Ralph Waldo Emerson

History, U.S. Founding

About Emerson

b. 1803 CE - d. 1882 CE

American poet and essayist, Ralph Waldo Emerson, was born in Boston, Massachusetts. Seven of his ancestors were ministers of New England churches. Among them were some of those men of mark who made the backbone of the American character. He was brought up in an atmosphere of hard work, of moral discipline, and (after his father’s death in 1811) of that wholesome self-sacrifice which is a condition of life for those who are poor in money and rich in spirit. Independence, sincerity, reality, grew more and more necessary to him. This led to him wanting to make a difference, with politics being the avenue to do so. He believed that the less government we have, the better — the fewer laws, the less confided power.
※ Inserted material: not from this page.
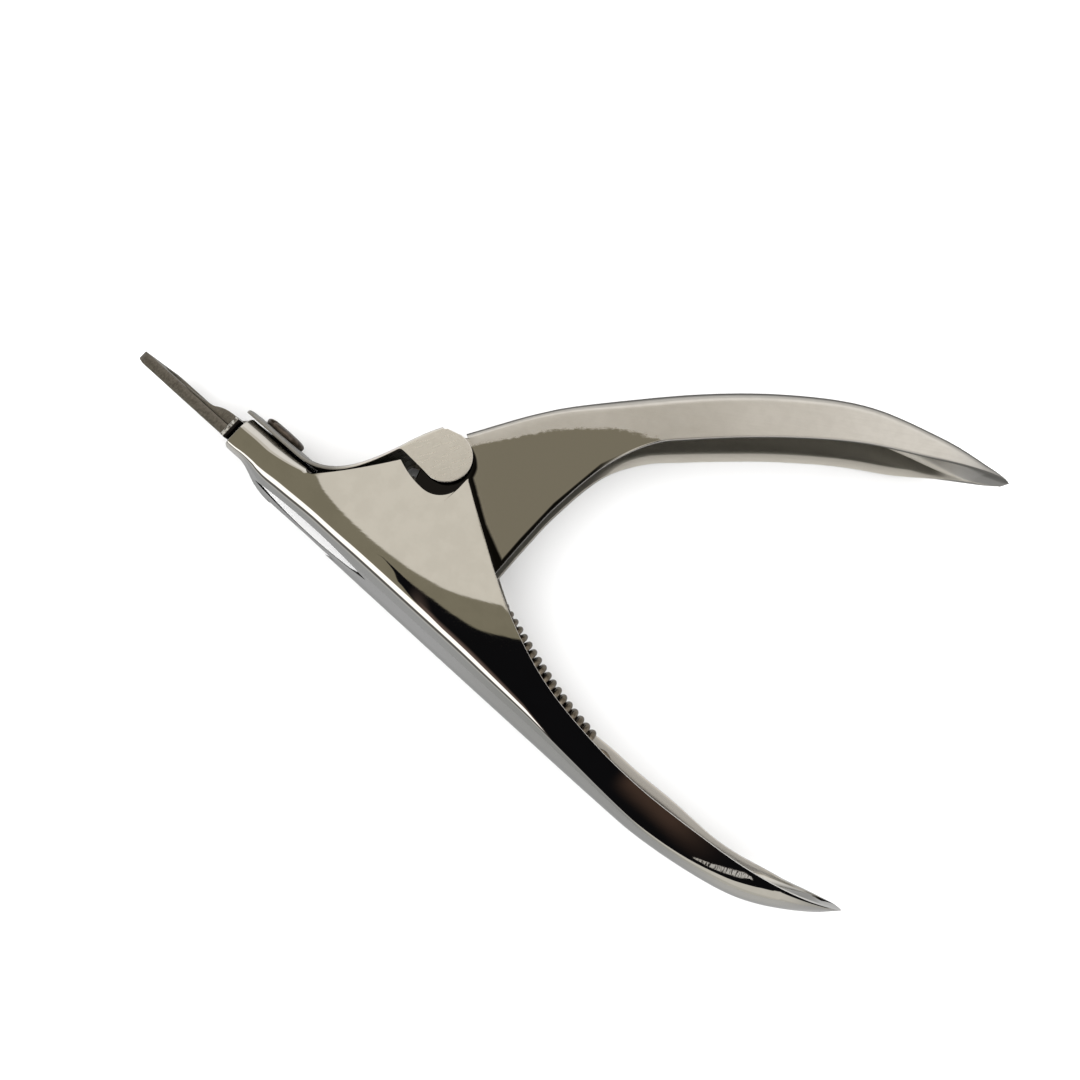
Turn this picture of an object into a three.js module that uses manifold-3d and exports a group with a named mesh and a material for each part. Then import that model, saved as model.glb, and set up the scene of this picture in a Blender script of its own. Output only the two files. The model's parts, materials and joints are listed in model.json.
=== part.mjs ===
// Guillotine clipper for acrylic nail tips, in polished stainless steel.
//
// A folded channel body ends in a flat nose at one side and a curved handle at the other. A sliding
// blade runs on top of a guard plate in the nose. The upper handle is a bell crank: it turns on a pin
// held by the ears of a cover strap, and its arm inside the body pushes the blade over the opening of
// the guard. An extension spring pulls the handle open again.
//
// The clipper lies on its side. X runs from the guard to the lower handle, Y from the lower to the upper
// handle, Z across the width. Lengths are in millimetres, and the pivot is the origin until the last
// lines, which move the origin to the middle of the face the clipper lies on.

import * as THREE from 'three';
import { mergeVertices } from 'three/addons/utils/BufferGeometryUtils.js';
import Module from 'manifold-3d';

const wasm = await Module();
wasm.setup();

// Driving dimensions.
const SHEET = 1.0; // steel sheet of the body and the lever
const BODY_HALF = 6.5; // half the width of the body, outside
const LEVER_HALF = 5.2; // half the width of the lever where it sits inside the body
const GRIP_HALF = 6.1; // half the width of the lever along the grip
const CUT_MARGIN = 2; // how far a cutting tool runs past the face it leaves

const NOSE_FRONT = -25.5;
const NOSE_TOP = -14.85;
const NOSE_BOTTOM = -20.05;
const LOWER_TIP = [82.4, -10.8];
const UPPER_TIP = [63.1, 52.3];

const PLATE_THICK = 1.6; // guard plate and blade
const PLATE_GAP = 0.06;
const GUARD_BOTTOM = NOSE_BOTTOM + SHEET + PLATE_GAP;
const GUARD_TOP = GUARD_BOTTOM + PLATE_THICK;
const BLADE_BOTTOM = GUARD_TOP + PLATE_GAP;
const BLADE_TOP = BLADE_BOTTOM + PLATE_THICK;
const PLATE_HALF = 5.2; // half width of both plates inside the nose
const HEAD_HALF = 6.3; // half width of their heads in front of the nose
const HEAD_FRONT = -26.9;
const HEAD_BACK = -25.75;

const GUARD_TIP = -44.9;
const GUARD_HALF = 5.6;
const NAIL_OPENING = { front: -42.3, back: -33.5, half: 4.0 };

const STROKE = 7.6; // blade travel
const ARM_RADIUS = 16.95; // pivot to drive pin
const ARM_SWING = THREE.MathUtils.degToRad(13); // arm angle behind and ahead of the vertical
const DRIVE_PIN_RADIUS = 1.2;
const PIVOT_RADIUS = 1.5;
const RUNNING_GAP = 0.06;

const SCREW_X = -22.1;
const SCREW_RADIUS = 1.5;
const STRAP_THICK = 0.65;
const EAR_INNER = 5.7;

const HOOK_PIN = [12.5, -10.5];
const ANCHOR_PIN = [44, -18.2];
const SPRING_PIN_RADIUS = 0.9;
const COIL_RADIUS = 2.3; // to the middle of the wire
const WIRE_RADIUS = 0.47;
const COIL_TURNS = 20.5;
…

The antidote to this abuse of formal Government is the influence of private character, the growth of the Individual; the appearance of the principal to supersede the proxy. That which all things tend to educe, which freedom, cultivation, intercourse, revolutions, go to form and deliver, is character; that is the end of nature, to reach unto this coronation of her king. To educate the wise man, the State exists; and with the appearance of the wise man, the State expires. The appearance of character makes the State unnecessary.

"Persons of genius, it is true, are, and are always likely to be, a small minority; but in order to have them, it is necessary to preserve the soil in which they grow. Genius can only breathe freely in an atmosphere of freedom."